The defendant contends, however, that because the defendant in Bell, supra, was convicted of obstructing justice while armed with a deadly weapon, our holding in that case was or should be limited to situations where the person obstructing justice does so with the aid of a deadly weapon. The defendant's contention is that Bell, supra, does not stand for the proposition that obstructing justice is a general intent crime, but merely that when a deadly weapon is used, the requisite specific intent may be presumed from such use of a deadly weapon. We do not agree. Bell held that obstruction of justice is a general intent crime. Anything to the contrary in State v. Jamison, supra, State v. Fimbres, supra and State v. Reim, supra, is hereby expressly overruled.

IS SELF-DEFENSE APPLICABLE?

The defendant offered five jury instructions dealing with self-defense pursuant to his contention that he fled from the scene of the attempted arrest solely to "defend" himself from suffocation. The trial court did not give any of these instructions.

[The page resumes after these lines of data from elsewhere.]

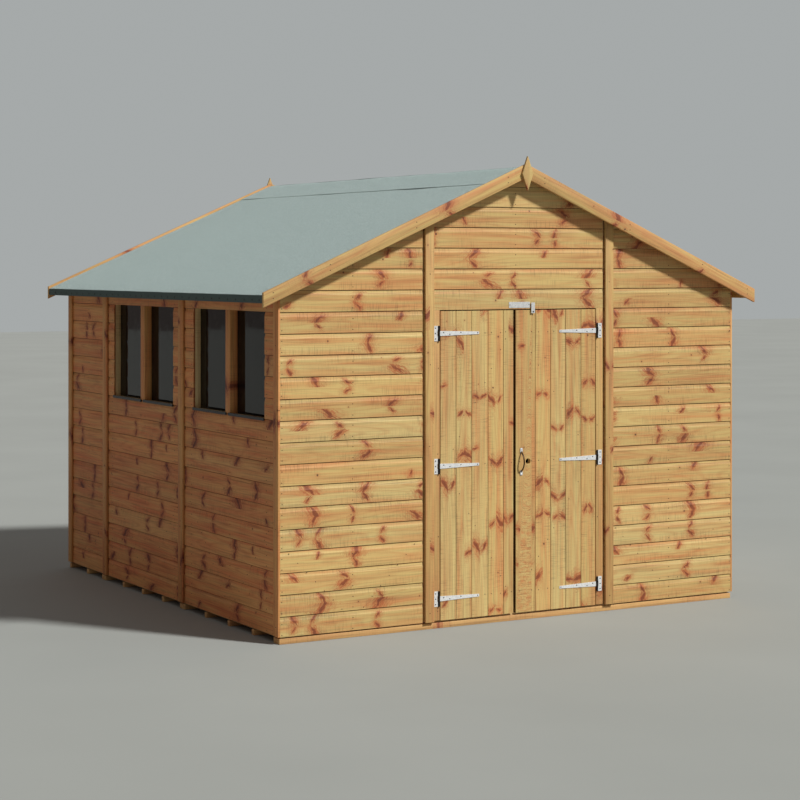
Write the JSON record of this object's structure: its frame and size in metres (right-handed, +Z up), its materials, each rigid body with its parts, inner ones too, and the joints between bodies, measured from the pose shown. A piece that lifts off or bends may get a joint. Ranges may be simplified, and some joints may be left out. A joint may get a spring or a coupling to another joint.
{
  "type": "wooden garden shed",
  "caption": "Timber garden shed with boarded walls, a felted ridge roof, hinged double doors in the front gable and two window pairs in the left wall.",
  "frame": {"origin": "centre of the base on the ground", "axes": "+X runs right along the front wall, +Y runs from the doors to the back wall, +Z is up"},
  "size_m": [3.212, 3.242, 2.5629],
  "materials": {
    "board_timber": "dip-treated golden brown softwood boards",
    "trim_timber": "planed golden softwood",
    "framing_timber": "rounded softwood framing",
    "deck_boards": "tongued softwood boards",
    "bearer_timber": "treated softwood",
    "roof_felt": "mineral surfaced green-grey felt",
    "window_glass": "clear glazing",
    "black_plastic": "black drip strip",
    "zinc_steel": "bright zinc plated steel",
    "black_iron": "black japanned"
  },
  "bodies": {
    "root": {"floor_bearers": "bearer_timber", "floor_panels": "deck_boards", "front_left_cladding": "board_timber", "front_right_cladding": "board_timber", "front_gable_cladding": "board_timber", "door_posts": "trim_timber", "front_wall_frame": "framing_timber", "gable_cover_strips": "trim_timber", "back_left_cladding": "board_timber", "back_centre_cladding": "board_timber", "back_right_cladding": "board_timber", "back_wall_frame": "framing_timber", "left_lower_cladding": "board_timber", "left_upper_cladding": "board_timber", "left_window_sides": "board_timber", "left_rear_cladding": "board_timber", "left_wall_frame": "framing_timber", "window_mullions": "trim_timber", "window_glass": "window_glass", "window_drips": "black_plastic", "side_cover_strips": "trim_timber", "right_front_cladding": "board_timber", "right_middle_cladding": "board_timber", "right_rear_cladding": "board_timber", "right_wall_frame": "framing_timber", "roof_deck_left": "deck_boards", "roof_deck_right": "deck_boards", "roof_felt_left": "roof_felt", "roof_felt_right": "roof_felt", "ridge_felt": "roof_felt", "eaves_battens": "trim_timber", "roof_purlins": "framing_timber", "left_bargeboards": "trim_timber", "right_bargeboards": "trim_timber", "finials": "trim_timber", "hinge_leaves": "zinc_steel", "blank_plate": "zinc_steel"},
    "left_door": {"left_door_boards": "board_timber", "left_door_ledges": "framing_timber", "left_hinge_straps": "zinc_steel"},
    "right_door": {"right_door_boards": "board_timber", "right_door_ledges": "framing_timber", "right_hinge_straps": "zinc_steel", "door_handle": "black_iron"},
    "turn_button": {"turn_button": "zinc_steel"}
  },
  "joints": [
    {"name": "left_door_hinge", "type": "hinge", "parent": "root", "child": "left_door", "pos_m": [-0.524, -1.5454, 0.876], "axis": [0, 0, -1], "range_deg": [0, 135]},
    {"name": "right_door_hinge", "type": "hinge", "parent": "root", "child": "right_door", "pos_m": [0.517, -1.5454, 0.876], "axis": [0, 0, 1], "range_deg": [0, 135]},
    {"name": "turn_button_pivot", "type": "hinge", "parent": "right_door", "child": "turn_button", "pos_m": [0.081, -1.545, 1.705], "axis": [0, 1, 0], "range_deg": [0, 90]}
  ]
}
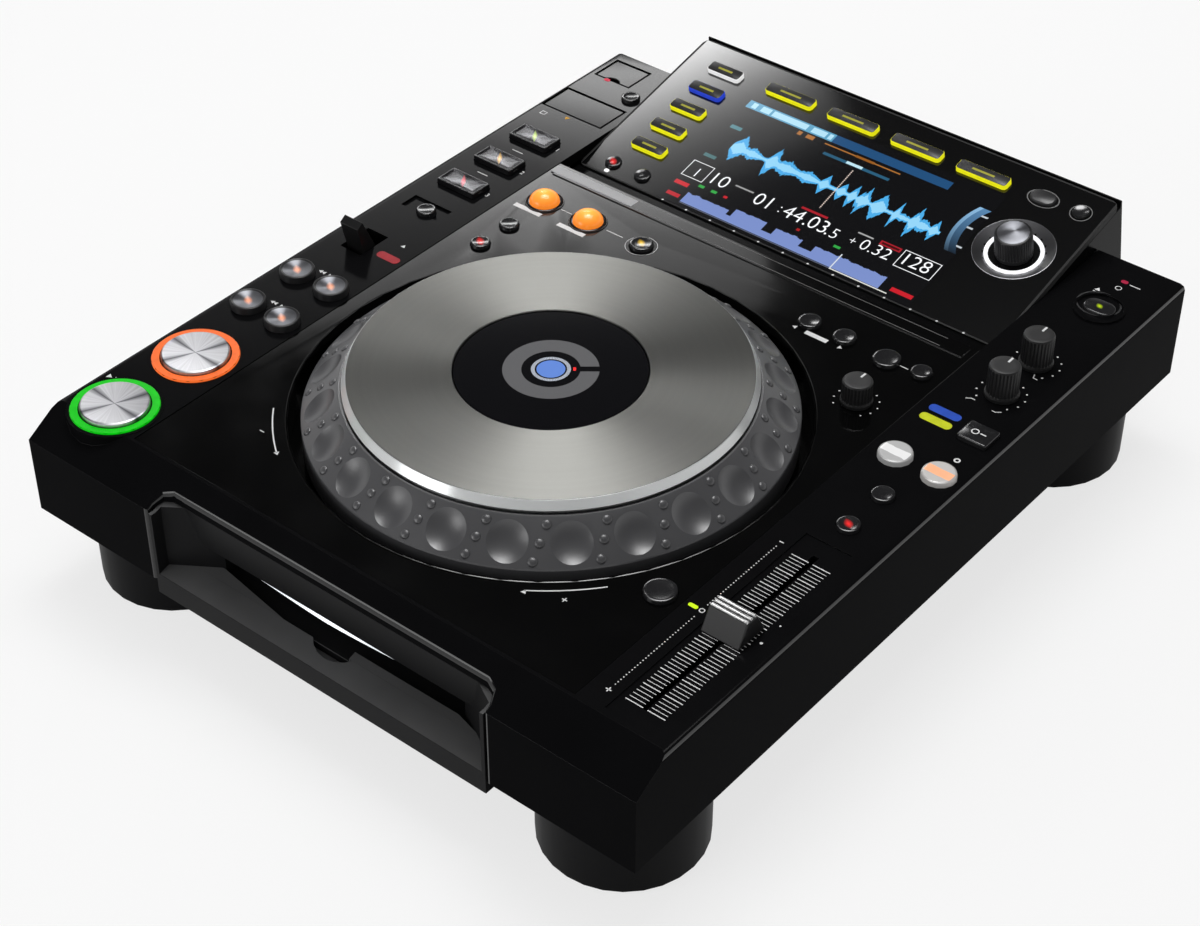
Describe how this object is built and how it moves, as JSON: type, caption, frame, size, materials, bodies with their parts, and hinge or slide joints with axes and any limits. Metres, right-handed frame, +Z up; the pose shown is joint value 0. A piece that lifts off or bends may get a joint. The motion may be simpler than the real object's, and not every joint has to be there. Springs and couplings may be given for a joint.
{
  "type": "tabletop dj cd player",
  "caption": "Tabletop DJ disc player with a jog wheel, tilted display, lit buttons, tempo slider and a disc slot at the front.",
  "frame": {"origin": "on the surface it stands on, under the middle of its outline", "axes": "+X to the player's right as the user stands in front, +Y to the rear, +Z up"},
  "size_m": [0.31, 0.397, 0.0987],
  "materials": {
    "case_black": "satin black moulded plastic",
    "deck_gloss": "polished black plate",
    "base_black": "black painted steel with round feet",
    "slot_black": "dark grey moulded plastic",
    "screen_black": "black glass look with a lit display",
    "ring_grey": "smooth grey moulded plastic",
    "platter_metal": "spun aluminium with a polished rim",
    "window_black": "polished black window",
    "button_metal": "brushed metal face",
    "cap_metal": "dished dark metal face",
    "button_black": "glossy black button",
    "lamp_amber": "lit amber dome",
    "lamp_white": "lit white dome",
    "key_yellow": "black key with a lit yellow skirt",
    "key_blue": "black key with a lit blue skirt",
    "key_white": "black key with a lit white skirt",
    "knob_black": "matte black knob",
    "slider_metal": "ribbed aluminium cap",
    "drive_metal": "thin plated sheet metal",
    "board_green": "green circuit board"
  },
  "bodies": {
    "chassis": {"top_case": "case_black", "base_plate": "base_black", "deck_plate": "deck_gloss", "slot_guide": "slot_black", "display_housing": "case_black", "display_screen": "screen_black", "jog_hub": "window_black", "disc_drive": "drive_metal", "main_board": "board_green", "power_supply": "drive_metal"},
    "jog_wheel": {"jog_ring": "ring_grey", "jog_platter": "platter_metal"},
    "play_button": {"play_button": "button_metal"},
    "cue_button": {"cue_button": "button_metal"},
    "search_back_button": {"search_back_button": "cap_metal"},
    "search_forward_button": {"search_forward_button": "cap_metal"},
    "track_back_button": {"track_back_button": "cap_metal"},
    "track_forward_button": {"track_forward_button": "cap_metal"},
    "record_mode_button": {"record_mode_button": "button_black"},
    "usb_stop_button": {"usb_stop_button": "button_black"},
    "sync_button": {"sync_button": "lamp_white"},
    "master_button": {"master_button": "lamp_amber"},
    "tempo_range_button": {"tempo_range_button": "button_black"},
    "master_tempo_button": {"master_tempo_button": "button_black"},
    "loop_in_button": {"loop_in_button": "lamp_amber"},
    "loop_out_button": {"loop_out_button": "lamp_amber"},
    "reloop_button": {"reloop_button": "button_black"},
    "slip_button": {"slip_button": "button_black"},
    "quantize_button": {"quantize_button": "button_black"},
    "call_back_button": {"call_back_button": "button_black"},
    "call_forward_button": {"call_forward_button": "button_black"},
    "delete_button": {"delete_button": "button_black"},
    "memory_button": {"memory_button": "button_black"},
    "tempo_reset_button": {"tempo_reset_button": "button_black"},
    "hot_cue_a_pad": {"hot_cue_a_pad": "cap_metal"},
    "hot_cue_b_pad": {"hot_cue_b_pad": "cap_metal"},
    "hot_cue_c_pad": {"hot_cue_c_pad": "cap_metal"},
    "eject_button": {"eject_button": "button_black"},
    "jog_mode_button": {"jog_mode_button": "button_black"},
    "source_key_1": {"source_key_1": "key_white"},
    "source_key_2": {"source_key_2": "key_blue"},
    "source_key_3": {"source_key_3": "key_yellow"},
    "source_key_4": {"source_key_4": "key_yellow"},
    "source_key_5": {"source_key_5": "key_yellow"},
    "browse_key_1": {"browse_key_1": "key_yellow"},
    "browse_key_2": {"browse_key_2": "key_yellow"},
    "browse_key_3": {"browse_key_3": "key_yellow"},
    "browse_key_4": {"browse_key_4": "key_yellow"},
    "back_button": {"back_button": "button_black"},
    "tag_button": {"tag_button": "button_black"},
    "time_mode_button": {"time_mode_button": "button_black"},
    "auto_cue_button": {"auto_cue_button": "button_black"},
    "start_speed_knob": {"start_speed_knob": "knob_black"},
    "stop_speed_knob": {"stop_speed_knob": "knob_black"},
    "jog_adjust_knob": {"jog_adjust_knob": "knob_black"},
    "selector_knob": {"selector_knob": "knob_black"},
    "direction_lever": {"direction_lever": "knob_black"},
    "card_door": {"card_door": "case_black"},
    "usb_cover": {"usb_cover": "case_black"},
    "tempo_slider": {"tempo_slider": "slider_metal"}
  },
  "joints": [
    {"name": "jog_spin", "type": "hinge", "parent": "chassis", "child": "jog_wheel", "pos_m": [0.0005, -0.05975, 0.085], "axis": [0, 0, 1], "continuous": true},
    {"name": "play_button_press", "type": "slide", "parent": "chassis", "child": "play_button", "axis": [0, 0, -1], "range_m": [0, 0.0015], "stiffness_N_per_m": 500},
    {"name": "cue_button_press", "type": "slide", "parent": "chassis", "child": "cue_button", "axis": [0, 0, -1], "range_m": [0, 0.0015], "stiffness_N_per_m": 500},
    {"name": "search_back_button_press", "type": "slide", "parent": "chassis", "child": "search_back_button", "axis": [0, 0, -1], "range_m": [0, 0.0012], "stiffness_N_per_m": 500},
    {"name": "search_forward_button_press", "type": "slide", "parent": "chassis", "child": "search_forward_button", "axis": [0, 0, -1], "range_m": [0, 0.0012], "stiffness_N_per_m": 500},
    {"name": "track_back_button_press", "type": "slide", "parent": "chassis", "child": "track_back_button", "axis": [0, 0, -1], "range_m": [0, 0.0012], "stiffness_N_per_m": 500},
    {"name": "track_forward_button_press", "type": "slide", "parent": "chassis", "child": "track_forward_button", "axis": [0, 0, -1], "range_m": [0, 0.0012], "stiffness_N_per_m": 500},
    {"name": "record_mode_button_press", "type": "slide", "parent": "chassis", "child": "record_mode_button", "axis": [0, 0, -1], "range_m": [0, 0.0008], "stiffness_N_per_m": 500},
    {"name": "usb_stop_button_press", "type": "slide", "parent": "chassis", "child": "usb_stop_button", "axis": [0, 0, -1], "range_m": [0, 0.0008], "stiffness_N_per_m": 500},
    {"name": "sync_button_press", "type": "slide", "parent": "chassis", "child": "sync_button", "axis": [0, 0, -1], "range_m": [0, 0.001], "stiffness_N_per_m": 500},
    {"name": "master_button_press", "type": "slide", "parent": "chassis", "child": "master_button", "axis": [0, 0, -1], "range_m": [0, 0.001], "stiffness_N_per_m": 500},
    {"name": "tempo_range_button_press", "type": "slide", "parent": "chassis", "child": "tempo_range_button", "axis": [0, 0, -1], "range_m": [0, 0.0008], "stiffness_N_per_m": 500},
    {"name": "master_tempo_button_press", "type": "slide", "parent": "chassis", "child": "master_tempo_button", "axis": [0, 0, -1], "range_m": [0, 0.0008], "stiffness_N_per_m": 500},
    {"name": "loop_in_button_press", "type": "slide", "parent": "chassis", "child": "loop_in_button", "axis": [0, 0, -1], "range_m": [0, 0.0012], "stiffness_N_per_m": 500},
    {"name": "loop_out_button_press", "type": "slide", "parent": "chassis", "child": "loop_out_button", "axis": [0, 0, -1], "range_m": [0, 0.0012], "stiffness_N_per_m": 500},
    {"name": "reloop_button_press", "type": "slide", "parent": "chassis", "child": "reloop_button", "axis": [0, 0, -1], "range_m": [0, 0.0008], "stiffness_N_per_m": 500},
    {"name": "slip_button_press", "type": "slide", "parent": "chassis", "child": "slip_button", "axis": [0, 0, -1], "range_m": [0, 0.0008], "stiffness_N_per_m": 500},
    {"name": "quantize_button_press", "type": "slide", "parent": "chassis", "child": "quantize_button", "axis": [0, 0, -1], "range_m": [0, 0.0008], "stiffness_N_per_m": 500},
    {"name": "call_back_button_press", "type": "slide", "parent": "chassis", "child": "call_back_button", "axis": [0, 0, -1], "range_m": [0, 0.0008], "stiffness_N_per_m": 500},
    {"name": "call_forward_button_press", "type": "slide", "parent": "chassis", "child": "call_forward_button", "axis": [0, 0, -1], "range_m": [0, 0.0008], "stiffness_N_per_m": 500},
    {"name": "delete_button_press", "type": "slide", "parent": "chassis", "child": "delete_button", "axis": [0, 0, -1], "range_m": [0, 0.0008], "stiffness_N_per_m": 500},
    {"name": "memory_button_press", "type": "slide", "parent": "chassis", "child": "memory_button", "axis": [0, 0, -1], "range_m": [0, 0.0008], "stiffness_N_per_m": 500},
    {"name": "tempo_reset_button_press", "type": "slide", "parent": "chassis", "child": "tempo_reset_button", "axis": [0, 0, -1], "range_m": [0, 0.0008], "stiffness_N_per_m": 500},
    {"name": "hot_cue_a_pad_press", "type": "slide", "parent": "chassis", "child": "hot_cue_a_pad", "axis": [0, 0, -1], "range_m": [0, 0.001], "stiffness_N_per_m": 500},
    {"name": "hot_cue_b_pad_press", "type": "slide", "parent": "chassis", "child": "hot_cue_b_pad", "axis": [0, 0, -1], "range_m": [0, 0.001], "stiffness_N_per_m": 500},
    {"name": "hot_cue_c_pad_press", "type": "slide", "parent": "chassis", "child": "hot_cue_c_pad", "axis": [0, 0, -1], "range_m": [0, 0.001], "stiffness_N_per_m": 500},
    {"name": "eject_button_press", "type": "slide", "parent": "chassis", "child": "eject_button", "axis": [0, 0, -1], "range_m": [0, 0.001], "stiffness_N_per_m": 500},
    {"name": "jog_mode_button_press", "type": "slide", "parent": "chassis", "child": "jog_mode_button", "axis": [0, 0, -1], "range_m": [0, 0.001], "stiffness_N_per_m": 500},
    {"name": "source_key_1_press", "type": "slide", "parent": "chassis", "child": "source_key_1", "axis": [0, 0.23, -0.9732], "range_m": [0, 0.0008], "stiffness_N_per_m": 500},
    {"name": "source_key_2_press", "type": "slide", "parent": "chassis", "child": "source_key_2", "axis": [0, 0.23, -0.9732], "range_m": [0, 0.0008], "stiffness_N_per_m": 500},
    {"name": "source_key_3_press", "type": "slide", "parent": "chassis", "child": "source_key_3", "axis": [0, 0.23, -0.9732], "range_m": [0, 0.0008], "stiffness_N_per_m": 500},
    {"name": "source_key_4_press", "type": "slide", "parent": "chassis", "child": "source_key_4", "axis": [0, 0.23, -0.9732], "range_m": [0, 0.0008], "stiffness_N_per_m": 500},
    {"name": "source_key_5_press", "type": "slide", "parent": "chassis", "child": "source_key_5", "axis": [0, 0.23, -0.9732], "range_m": [0, 0.0008], "stiffness_N_per_m": 500},
    {"name": "browse_key_1_press", "type": "slide", "parent": "chassis", "child": "browse_key_1", "axis": [0, 0.23, -0.9732], "range_m": [0, 0.0008], "stiffness_N_per_m": 500},
    {"name": "browse_key_2_press", "type": "slide", "parent": "chassis", "child": "browse_key_2", "axis": [0, 0.23, -0.9732], "range_m": [0, 0.0008], "stiffness_N_per_m": 500},
    {"name": "browse_key_3_press", "type": "slide", "parent": "chassis", "child": "browse_key_3", "axis": [0, 0.23, -0.9732], "range_m": [0, 0.0008], "stiffness_N_per_m": 500},
    {"name": "browse_key_4_press", "type": "slide", "parent": "chassis", "child": "browse_key_4", "axis": [0, 0.23, -0.9732], "range_m": [0, 0.0008], "stiffness_N_per_m": 500},
    {"name": "back_button_press", "type": "slide", "parent": "chassis", "child": "back_button", "axis": [0, 0.23, -0.9732], "range_m": [0, 0.0008], "stiffness_N_per_m": 500},
    {"name": "tag_button_press", "type": "slide", "parent": "chassis", "child": "tag_button", "axis": [0, 0.23, -0.9732], "range_m": [0, 0.0008], "stiffness_N_per_m": 500},
    {"name": "time_mode_button_press", "type": "slide", "parent": "chassis", "child": "time_mode_button", "axis": [0, 0.23, -0.9732], "range_m": [0, 0.0008], "stiffness_N_per_m": 500},
    {"name": "auto_cue_button_press", "type": "slide", "parent": "chassis", "child": "auto_cue_button", "axis": [0, 0.23, -0.9732], "range_m": [0, 0.0008], "stiffness_N_per_m": 500},
    {"name": "start_speed_turn", "type": "hinge", "parent": "chassis", "child": "start_speed_knob", "pos_m": [0.13485, 0.08646, 0.08], "axis": [0, 0, 1], "range_deg": [-150, 150]},
    {"name": "stop_speed_turn", "type": "hinge", "parent": "chassis", "child": "stop_speed_knob", "pos_m": [0.13531, 0.06001, 0.08], "axis": [0, 0, 1], "range_deg": [-150, 150]},
    {"name": "jog_adjust_turn", "type": "hinge", "parent": "chassis", "child": "jog_adjust_knob", "pos_m": [0.09259, 0.01979, 0.08], "axis": [0, 0, 1], "range_deg": [-150, 150]},
    {"name": "selector_turn", "type": "hinge", "parent": "chassis", "child": "selector_knob", "pos_m": [0.08792, 0.14363, 0.08588], "axis": [0, -0.23, 0.9732], "continuous": true},
    {"name": "direction_rock", "type": "hinge", "parent": "chassis", "child": "direction_lever", "pos_m": [-0.13733, -0.02255, 0.073], "axis": [-1, 0, 0], "range_deg": [0, 38]},
    {"name": "card_door_hinge", "type": "hinge", "parent": "chassis", "child": "card_door", "pos_m": [-0.13454, 0.13133, 0.07892], "axis": [-1, 0, 0], "range_deg": [0, 100]},
    {"name": "usb_cover_hinge", "type": "hinge", "parent": "chassis", "child": "usb_cover", "pos_m": [-0.13997, 0.16619, 0.07892], "axis": [-1, 0, 0], "range_deg": [0, 100]},
    {"name": "tempo_slide", "type": "slide", "parent": "chassis", "child": "tempo_slider", "axis": [0, 1, 0], "range_m": [-0.049, 0.049]}
  ]
}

Self-defense is statutorily recognized as a defense for the crimes of assault and battery, A.R.S. § 13-246(A)(6), and homicide, A.R.S. § 13-462(3), and we have held that a self-defense instruction must be given where there is the slightest evidence that it is warranted. State v. Johnson, 108 Ariz. 42, 492 P.2d 703 (1972).

*498 We do not believe, however, that the evidence in the instant case supports such an instruction. The defendant not only fled the scene but hid behind an automobile and was not apprehended until later in the evening when he was seen riding in another car. Although the defendant's alleged reaction to the mace might be considered by the trier of fact in determining whether defendant did in fact resist arrest, it will not support an instruction on self-defense. We find no error.

The opinion of the Court of Appeals, 118 Ariz. 510, 578 P.2d 189 (App. 1977) is vacated and the decision of the trial court is affirmed.

STRUCKMEYER, V.C.J., and HAYS, HOLOHAN and GORDON, JJ., concur.